— start of Material provided —

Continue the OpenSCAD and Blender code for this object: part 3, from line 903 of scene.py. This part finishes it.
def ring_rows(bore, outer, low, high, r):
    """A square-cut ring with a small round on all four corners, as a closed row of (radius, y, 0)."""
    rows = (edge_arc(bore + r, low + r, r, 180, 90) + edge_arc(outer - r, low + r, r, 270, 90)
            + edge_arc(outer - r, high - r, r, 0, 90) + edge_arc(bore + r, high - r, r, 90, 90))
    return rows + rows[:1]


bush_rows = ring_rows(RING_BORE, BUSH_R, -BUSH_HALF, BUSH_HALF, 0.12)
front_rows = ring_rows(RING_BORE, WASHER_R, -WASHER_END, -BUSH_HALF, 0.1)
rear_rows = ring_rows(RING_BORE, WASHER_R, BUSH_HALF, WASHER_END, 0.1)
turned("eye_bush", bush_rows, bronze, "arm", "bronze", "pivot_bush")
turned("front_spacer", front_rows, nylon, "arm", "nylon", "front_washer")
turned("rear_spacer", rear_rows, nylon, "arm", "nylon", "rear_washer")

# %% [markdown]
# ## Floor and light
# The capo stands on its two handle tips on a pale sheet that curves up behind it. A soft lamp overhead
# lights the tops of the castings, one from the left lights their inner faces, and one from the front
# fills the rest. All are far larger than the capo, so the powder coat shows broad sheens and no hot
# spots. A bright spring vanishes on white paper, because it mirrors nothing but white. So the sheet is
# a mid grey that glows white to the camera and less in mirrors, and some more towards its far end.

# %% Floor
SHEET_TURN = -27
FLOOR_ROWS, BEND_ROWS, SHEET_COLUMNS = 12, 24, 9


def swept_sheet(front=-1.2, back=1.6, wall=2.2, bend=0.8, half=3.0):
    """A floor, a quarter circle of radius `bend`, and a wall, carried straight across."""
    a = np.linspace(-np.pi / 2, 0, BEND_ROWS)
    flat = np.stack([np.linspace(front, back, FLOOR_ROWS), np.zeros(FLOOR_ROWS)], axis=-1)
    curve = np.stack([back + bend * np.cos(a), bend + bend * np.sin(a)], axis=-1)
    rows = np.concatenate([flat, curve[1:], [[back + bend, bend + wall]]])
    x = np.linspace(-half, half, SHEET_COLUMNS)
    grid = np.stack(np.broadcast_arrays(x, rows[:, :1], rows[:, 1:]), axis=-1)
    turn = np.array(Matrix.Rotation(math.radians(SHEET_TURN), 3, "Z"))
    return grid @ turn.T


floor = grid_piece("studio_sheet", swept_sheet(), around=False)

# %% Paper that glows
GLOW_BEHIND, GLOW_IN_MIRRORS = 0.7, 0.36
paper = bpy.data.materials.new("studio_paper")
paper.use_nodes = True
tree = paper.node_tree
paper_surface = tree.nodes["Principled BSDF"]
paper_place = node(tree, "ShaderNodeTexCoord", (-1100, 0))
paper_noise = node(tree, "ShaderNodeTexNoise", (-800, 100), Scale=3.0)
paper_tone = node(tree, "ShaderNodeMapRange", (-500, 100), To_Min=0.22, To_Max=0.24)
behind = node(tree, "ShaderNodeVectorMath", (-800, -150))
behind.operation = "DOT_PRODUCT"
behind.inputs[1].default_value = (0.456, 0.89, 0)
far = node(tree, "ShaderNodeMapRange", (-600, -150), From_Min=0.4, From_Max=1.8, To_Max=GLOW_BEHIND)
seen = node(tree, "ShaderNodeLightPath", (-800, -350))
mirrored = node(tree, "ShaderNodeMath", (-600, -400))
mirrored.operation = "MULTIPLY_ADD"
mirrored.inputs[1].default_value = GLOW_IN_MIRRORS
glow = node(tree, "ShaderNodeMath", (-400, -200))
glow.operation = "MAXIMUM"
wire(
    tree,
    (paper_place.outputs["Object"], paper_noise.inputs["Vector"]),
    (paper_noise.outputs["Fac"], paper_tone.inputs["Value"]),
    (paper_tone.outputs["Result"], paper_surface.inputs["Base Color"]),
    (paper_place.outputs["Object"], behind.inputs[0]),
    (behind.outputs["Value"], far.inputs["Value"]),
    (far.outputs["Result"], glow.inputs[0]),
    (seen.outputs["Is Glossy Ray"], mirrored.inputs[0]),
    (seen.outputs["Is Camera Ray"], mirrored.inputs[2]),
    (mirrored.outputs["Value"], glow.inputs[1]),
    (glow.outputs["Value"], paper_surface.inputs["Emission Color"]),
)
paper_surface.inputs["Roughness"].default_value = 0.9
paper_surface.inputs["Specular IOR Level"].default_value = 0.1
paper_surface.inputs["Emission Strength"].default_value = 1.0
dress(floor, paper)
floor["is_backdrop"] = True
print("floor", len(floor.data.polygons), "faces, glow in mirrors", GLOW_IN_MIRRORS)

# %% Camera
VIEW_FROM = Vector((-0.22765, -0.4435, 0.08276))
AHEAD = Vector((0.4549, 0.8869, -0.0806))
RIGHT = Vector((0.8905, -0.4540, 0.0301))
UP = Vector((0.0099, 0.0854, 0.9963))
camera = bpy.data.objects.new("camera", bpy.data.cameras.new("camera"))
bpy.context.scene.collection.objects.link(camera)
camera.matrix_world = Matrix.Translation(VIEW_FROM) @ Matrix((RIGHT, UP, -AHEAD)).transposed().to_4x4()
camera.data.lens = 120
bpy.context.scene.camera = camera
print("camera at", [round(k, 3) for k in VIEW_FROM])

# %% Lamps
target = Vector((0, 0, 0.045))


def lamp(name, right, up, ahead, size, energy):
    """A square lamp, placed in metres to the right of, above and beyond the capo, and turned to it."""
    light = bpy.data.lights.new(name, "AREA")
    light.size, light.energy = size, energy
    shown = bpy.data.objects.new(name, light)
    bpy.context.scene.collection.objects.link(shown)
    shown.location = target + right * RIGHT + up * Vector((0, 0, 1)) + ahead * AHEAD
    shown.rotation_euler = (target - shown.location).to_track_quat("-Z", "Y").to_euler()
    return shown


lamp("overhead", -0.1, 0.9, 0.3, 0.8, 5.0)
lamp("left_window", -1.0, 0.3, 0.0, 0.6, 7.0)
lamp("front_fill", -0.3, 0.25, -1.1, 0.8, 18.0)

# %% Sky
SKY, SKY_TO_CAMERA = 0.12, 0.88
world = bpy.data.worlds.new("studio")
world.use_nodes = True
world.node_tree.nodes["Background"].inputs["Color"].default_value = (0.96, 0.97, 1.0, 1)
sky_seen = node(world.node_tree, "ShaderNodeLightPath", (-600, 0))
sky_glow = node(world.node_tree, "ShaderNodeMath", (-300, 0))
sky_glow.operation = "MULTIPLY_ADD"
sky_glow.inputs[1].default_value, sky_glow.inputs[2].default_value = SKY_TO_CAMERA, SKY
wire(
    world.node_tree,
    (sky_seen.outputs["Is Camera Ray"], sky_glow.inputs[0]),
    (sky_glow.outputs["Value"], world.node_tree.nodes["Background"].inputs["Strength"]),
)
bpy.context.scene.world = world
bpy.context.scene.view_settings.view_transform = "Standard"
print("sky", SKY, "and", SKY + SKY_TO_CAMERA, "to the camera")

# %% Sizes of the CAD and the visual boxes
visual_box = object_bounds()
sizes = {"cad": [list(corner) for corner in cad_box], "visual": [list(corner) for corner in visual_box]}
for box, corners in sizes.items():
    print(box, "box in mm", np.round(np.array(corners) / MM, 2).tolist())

— end of Material provided —

Would you copy out each line exactly as written?

Complete answer
Continue the OpenSCAD and Blender code for this object: part 3, from line 903 of scene.py. This part finishes it.
def ring_rows(bore, outer, low, high, r):
    """A square-cut ring with a small round on all four corners, as a closed row of (radius, y, 0)."""
    rows = (edge_arc(bore + r, low + r, r, 180, 90) + edge_arc(outer - r, low + r, r, 270, 90)
            + edge_arc(outer - r, high - r, r, 0, 90) + edge_arc(bore + r, high - r, r, 90, 90))
    return rows + rows[:1]


bush_rows = ring_rows(RING_BORE, BUSH_R, -BUSH_HALF, BUSH_HALF, 0.12)
front_rows = ring_rows(RING_BORE, WASHER_R, -WASHER_END, -BUSH_HALF, 0.1)
rear_rows = ring_rows(RING_BORE, WASHER_R, BUSH_HALF, WASHER_END, 0.1)
turned("eye_bush", bush_rows, bronze, "arm", "bronze", "pivot_bush")
turned("front_spacer", front_rows, nylon, "arm", "nylon", "front_washer")
turned("rear_spacer", rear_rows, nylon, "arm", "nylon", "rear_washer")

# %% [markdown]
# ## Floor and light
# The capo stands on its two handle tips on a pale sheet that curves up behind it. A soft lamp overhead
# lights the tops of the castings, one from the left lights their inner faces, and one from the front
# fills the rest. All are far larger than the capo, so the powder coat shows broad sheens and no hot
# spots. A bright spring vanishes on white paper, because it mirrors nothing but white. So the sheet is
# a mid grey that glows white to the camera and less in mirrors, and some more towards its far end.

# %% Floor
SHEET_TURN = -27
FLOOR_ROWS, BEND_ROWS, SHEET_COLUMNS = 12, 24, 9


def swept_sheet(front=-1.2, back=1.6, wall=2.2, bend=0.8, half=3.0):
    """A floor, a quarter circle of radius `bend`, and a wall, carried straight across."""
    a = np.linspace(-np.pi / 2, 0, BEND_ROWS)
    flat = np.stack([np.linspace(front, back, FLOOR_ROWS), np.zeros(FLOOR_ROWS)], axis=-1)
    curve = np.stack([back + bend * np.cos(a), bend + bend * np.sin(a)], axis=-1)
    rows = np.concatenate([flat, curve[1:], [[back + bend, bend + wall]]])
    x = np.linspace(-half, half, SHEET_COLUMNS)
    grid = np.stack(np.broadcast_arrays(x, rows[:, :1], rows[:, 1:]), axis=-1)
    turn = np.array(Matrix.Rotation(math.radians(SHEET_TURN), 3, "Z"))
    return grid @ turn.T


floor = grid_piece("studio_sheet", swept_sheet(), around=False)

# %% Paper that glows
GLOW_BEHIND, GLOW_IN_MIRRORS = 0.7, 0.36
paper = bpy.data.materials.new("studio_paper")
paper.use_nodes = True
tree = paper.node_tree
paper_surface = tree.nodes["Principled BSDF"]
paper_place = node(tree, "ShaderNodeTexCoord", (-1100, 0))
paper_noise = node(tree, "ShaderNodeTexNoise", (-800, 100), Scale=3.0)
paper_tone = node(tree, "ShaderNodeMapRange", (-500, 100), To_Min=0.22, To_Max=0.24)
behind = node(tree, "ShaderNodeVectorMath", (-800, -150))
behind.operation = "DOT_PRODUCT"
behind.inputs[1].default_value = (0.456, 0.89, 0)
far = node(tree, "ShaderNodeMapRange", (-600, -150), From_Min=0.4, From_Max=1.8, To_Max=GLOW_BEHIND)
seen = node(tree, "ShaderNodeLightPath", (-800, -350))
mirrored = node(tree, "ShaderNodeMath", (-600, -400))
mirrored.operation = "MULTIPLY_ADD"
mirrored.inputs[1].default_value = GLOW_IN_MIRRORS
glow = node(tree, "ShaderNodeMath", (-400, -200))
glow.operation = "MAXIMUM"
wire(
    tree,
    (paper_place.outputs["Object"], paper_noise.inputs["Vector"]),
    (paper_noise.outputs["Fac"], paper_tone.inputs["Value"]),
    (paper_tone.outputs["Result"], paper_surface.inputs["Base Color"]),
    (paper_place.outputs["Object"], behind.inputs[0]),
    (behind.outputs["Value"], far.inputs["Value"]),
    (far.outputs["Result"], glow.inputs[0]),
    (seen.outputs["Is Glossy Ray"], mirrored.inputs[0]),
    (seen.outputs["Is Camera Ray"], mirrored.inputs[2]),
    (mirrored.outputs["Value"], glow.inputs[1]),
    (glow.outputs["Value"], paper_surface.inputs["Emission Color"]),
)
paper_surface.inputs["Roughness"].default_value = 0.9
paper_surface.inputs["Specular IOR Level"].default_value = 0.1
paper_surface.inputs["Emission Strength"].default_value = 1.0
dress(floor, paper)
floor["is_backdrop"] = True
print("floor", len(floor.data.polygons), "faces, glow in mirrors", GLOW_IN_MIRRORS)

# %% Camera
VIEW_FROM = Vector((-0.22765, -0.4435, 0.08276))
AHEAD = Vector((0.4549, 0.8869, -0.0806))
RIGHT = Vector((0.8905, -0.4540, 0.0301))
UP = Vector((0.0099, 0.0854, 0.9963))
camera = bpy.data.objects.new("camera", bpy.data.cameras.new("camera"))
bpy.context.scene.collection.objects.link(camera)
camera.matrix_world = Matrix.Translation(VIEW_FROM) @ Matrix((RIGHT, UP, -AHEAD)).transposed().to_4x4()
camera.data.lens = 120
bpy.context.scene.camera = camera
print("camera at", [round(k, 3) for k in VIEW_FROM])

# %% Lamps
target = Vector((0, 0, 0.045))


def lamp(name, right, up, ahead, size, energy):
    """A square lamp, placed in metres to the right of, above and beyond the capo, and turned to it."""
    light = bpy.data.lights.new(name, "AREA")
    light.size, light.energy = size, energy
    shown = bpy.data.objects.new(name, light)
    bpy.context.scene.collection.objects.link(shown)
    shown.location = target + right * RIGHT + up * Vector((0, 0, 1)) + ahead * AHEAD
    shown.rotation_euler = (target - shown.location).to_track_quat("-Z", "Y").to_euler()
    return shown


lamp("overhead", -0.1, 0.9, 0.3, 0.8, 5.0)
lamp("left_window", -1.0, 0.3, 0.0, 0.6, 7.0)
lamp("front_fill", -0.3, 0.25, -1.1, 0.8, 18.0)

# %% Sky
SKY, SKY_TO_CAMERA = 0.12, 0.88
world = bpy.data.worlds.new("studio")
world.use_nodes = True
world.node_tree.nodes["Background"].inputs["Color"].default_value = (0.96, 0.97, 1.0, 1)
sky_seen = node(world.node_tree, "ShaderNodeLightPath", (-600, 0))
sky_glow = node(world.node_tree, "ShaderNodeMath", (-300, 0))
sky_glow.operation = "MULTIPLY_ADD"
sky_glow.inputs[1].default_value, sky_glow.inputs[2].default_value = SKY_TO_CAMERA, SKY
wire(
    world.node_tree,
    (sky_seen.outputs["Is Camera Ray"], sky_glow.inputs[0]),
    (sky_glow.outputs["Value"], world.node_tree.nodes["Background"].inputs["Strength"]),
)
bpy.context.scene.world = world
bpy.context.scene.view_settings.view_transform = "Standard"
print("sky", SKY, "and", SKY + SKY_TO_CAMERA, "to the camera")

# %% Sizes of the CAD and the visual boxes
visual_box = object_bounds()
sizes = {"cad": [list(corner) for corner in cad_box], "visual": [list(corner) for corner in visual_box]}
for box, corners in sizes.items():
    print(box, "box in mm", np.round(np.array(corners) / MM, 2).tolist())